The unemployment rate has just fallen one-tenth of a percent, from 9 percent to 8.9 percent. Of course, it is indeed progress, and it is being celebrated in the White House as such. But the celebrations bring to mind what a wit once said: An “acceptable” level of unemployment means that the government economist to whom it is acceptable still has a job. Today, as we move into the third year of the Obama administration, we do not have anything resembling even such an “acceptable” level of unemployment. Far from it. As of this month, 14 million Americans can’t find work.
When Ronald Reagan ran for president in 1980, he hung the Misery Index around Jimmy Carter’s neck. It consisted of the sum total of unemployment and inflation. Today, we have a different set of ailments. Instead of unemployment coupled with inflation, we have a toxic blend of unemployment, debt, home foreclosures, and bankruptcies. Their sum total is what we can call the Obama Misery Index. It is at a record high; indeed, it makes even the malaise of the Carter years look like a boom. Unemployment has fallen, but it’s fallen to a level that is still, by any historical marker, a national disaster. To suggest it as an achievement is to engage in what Daniel Patrick Moynihan famously called “defining deviancy down.”

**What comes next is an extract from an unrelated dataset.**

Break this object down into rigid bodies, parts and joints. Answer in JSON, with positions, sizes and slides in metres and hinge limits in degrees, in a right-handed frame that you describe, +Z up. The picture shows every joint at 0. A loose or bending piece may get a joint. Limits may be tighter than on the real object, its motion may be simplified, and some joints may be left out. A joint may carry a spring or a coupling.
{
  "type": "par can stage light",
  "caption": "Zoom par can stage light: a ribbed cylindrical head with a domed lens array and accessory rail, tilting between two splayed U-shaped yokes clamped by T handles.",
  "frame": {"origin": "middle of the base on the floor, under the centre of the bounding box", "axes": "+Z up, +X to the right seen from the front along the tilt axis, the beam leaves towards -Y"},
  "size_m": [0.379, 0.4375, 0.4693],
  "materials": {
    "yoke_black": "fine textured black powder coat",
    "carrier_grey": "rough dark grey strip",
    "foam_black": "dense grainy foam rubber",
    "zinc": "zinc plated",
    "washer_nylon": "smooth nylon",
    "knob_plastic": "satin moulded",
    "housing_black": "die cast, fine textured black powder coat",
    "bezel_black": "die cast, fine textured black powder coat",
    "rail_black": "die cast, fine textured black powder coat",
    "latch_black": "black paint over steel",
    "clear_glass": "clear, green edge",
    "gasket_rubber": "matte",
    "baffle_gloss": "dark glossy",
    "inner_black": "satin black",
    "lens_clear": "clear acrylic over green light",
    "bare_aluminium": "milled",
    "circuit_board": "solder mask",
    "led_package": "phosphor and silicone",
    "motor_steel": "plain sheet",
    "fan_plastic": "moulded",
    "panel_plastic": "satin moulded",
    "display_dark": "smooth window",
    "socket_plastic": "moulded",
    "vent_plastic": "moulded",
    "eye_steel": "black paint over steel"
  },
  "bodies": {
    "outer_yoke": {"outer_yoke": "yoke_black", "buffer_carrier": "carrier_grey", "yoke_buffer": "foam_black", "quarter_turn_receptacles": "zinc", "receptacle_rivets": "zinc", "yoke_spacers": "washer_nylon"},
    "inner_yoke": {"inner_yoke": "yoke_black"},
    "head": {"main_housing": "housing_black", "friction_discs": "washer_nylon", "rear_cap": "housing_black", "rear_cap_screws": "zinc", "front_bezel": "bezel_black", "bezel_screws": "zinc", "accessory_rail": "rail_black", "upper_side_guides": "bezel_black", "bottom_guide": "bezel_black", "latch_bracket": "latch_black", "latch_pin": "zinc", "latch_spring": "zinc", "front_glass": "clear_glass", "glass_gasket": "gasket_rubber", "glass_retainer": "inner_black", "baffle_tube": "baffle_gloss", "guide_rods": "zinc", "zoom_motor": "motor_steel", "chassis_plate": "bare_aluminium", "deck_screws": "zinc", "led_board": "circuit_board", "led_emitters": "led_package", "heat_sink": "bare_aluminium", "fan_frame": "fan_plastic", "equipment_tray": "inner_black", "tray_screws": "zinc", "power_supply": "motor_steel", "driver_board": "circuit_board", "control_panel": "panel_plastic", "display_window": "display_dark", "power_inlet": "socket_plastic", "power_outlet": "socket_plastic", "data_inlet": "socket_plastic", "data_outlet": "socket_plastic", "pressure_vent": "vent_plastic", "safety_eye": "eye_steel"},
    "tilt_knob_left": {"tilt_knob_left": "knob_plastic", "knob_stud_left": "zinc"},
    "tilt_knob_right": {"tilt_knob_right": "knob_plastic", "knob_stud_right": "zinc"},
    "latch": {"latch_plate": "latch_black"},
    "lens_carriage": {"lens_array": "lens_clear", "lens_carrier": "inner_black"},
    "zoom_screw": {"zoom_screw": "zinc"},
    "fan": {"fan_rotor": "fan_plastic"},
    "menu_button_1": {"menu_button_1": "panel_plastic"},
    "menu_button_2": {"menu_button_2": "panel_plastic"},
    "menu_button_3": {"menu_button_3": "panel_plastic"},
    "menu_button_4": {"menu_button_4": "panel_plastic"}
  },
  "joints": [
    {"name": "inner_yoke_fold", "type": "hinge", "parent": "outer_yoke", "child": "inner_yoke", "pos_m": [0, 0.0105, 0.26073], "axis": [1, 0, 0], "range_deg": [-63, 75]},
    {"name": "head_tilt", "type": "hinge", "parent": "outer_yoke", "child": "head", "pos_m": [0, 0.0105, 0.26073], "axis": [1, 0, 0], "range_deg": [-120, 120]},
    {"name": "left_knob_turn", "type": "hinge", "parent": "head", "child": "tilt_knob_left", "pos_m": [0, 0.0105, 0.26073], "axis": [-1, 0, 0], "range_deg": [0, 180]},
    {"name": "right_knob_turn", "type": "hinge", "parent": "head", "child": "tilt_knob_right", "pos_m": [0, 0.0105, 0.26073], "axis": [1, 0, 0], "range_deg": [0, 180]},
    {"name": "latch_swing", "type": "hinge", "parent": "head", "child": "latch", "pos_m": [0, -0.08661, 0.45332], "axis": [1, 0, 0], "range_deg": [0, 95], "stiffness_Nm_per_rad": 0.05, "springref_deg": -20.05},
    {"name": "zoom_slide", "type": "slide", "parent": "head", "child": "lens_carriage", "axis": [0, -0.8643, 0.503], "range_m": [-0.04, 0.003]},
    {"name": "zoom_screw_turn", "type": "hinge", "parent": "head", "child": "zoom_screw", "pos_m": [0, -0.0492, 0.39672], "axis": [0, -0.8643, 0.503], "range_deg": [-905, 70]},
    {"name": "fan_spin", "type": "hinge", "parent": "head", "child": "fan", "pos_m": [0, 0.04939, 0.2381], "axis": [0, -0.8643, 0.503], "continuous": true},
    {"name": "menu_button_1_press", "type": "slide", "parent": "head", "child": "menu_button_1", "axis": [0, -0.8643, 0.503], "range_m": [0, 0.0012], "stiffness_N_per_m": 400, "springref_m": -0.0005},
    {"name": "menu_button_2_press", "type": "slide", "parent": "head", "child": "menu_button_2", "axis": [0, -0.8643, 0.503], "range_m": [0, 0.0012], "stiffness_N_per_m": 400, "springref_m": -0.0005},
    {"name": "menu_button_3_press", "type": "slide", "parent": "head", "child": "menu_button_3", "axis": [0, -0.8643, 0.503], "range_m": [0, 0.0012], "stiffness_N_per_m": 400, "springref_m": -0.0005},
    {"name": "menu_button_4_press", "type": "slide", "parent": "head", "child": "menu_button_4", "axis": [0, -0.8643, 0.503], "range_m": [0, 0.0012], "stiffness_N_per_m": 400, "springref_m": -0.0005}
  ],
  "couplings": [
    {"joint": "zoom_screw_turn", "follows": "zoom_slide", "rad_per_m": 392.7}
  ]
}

Where should we go from here? Having spent my career in the private sector, I know a thing or two about how jobs are created and how they are lost. The most important lesson I learned is that there are three rules of every successful turnaround: focus, focus, and focus. Turnarounds work when the leader focuses on what’s most important. President Obama did just the opposite: he delegated the jobs crisis to Nancy Pelosi and Harry Reid and he went to work on his own priorities, like cap and trade and government-run health care.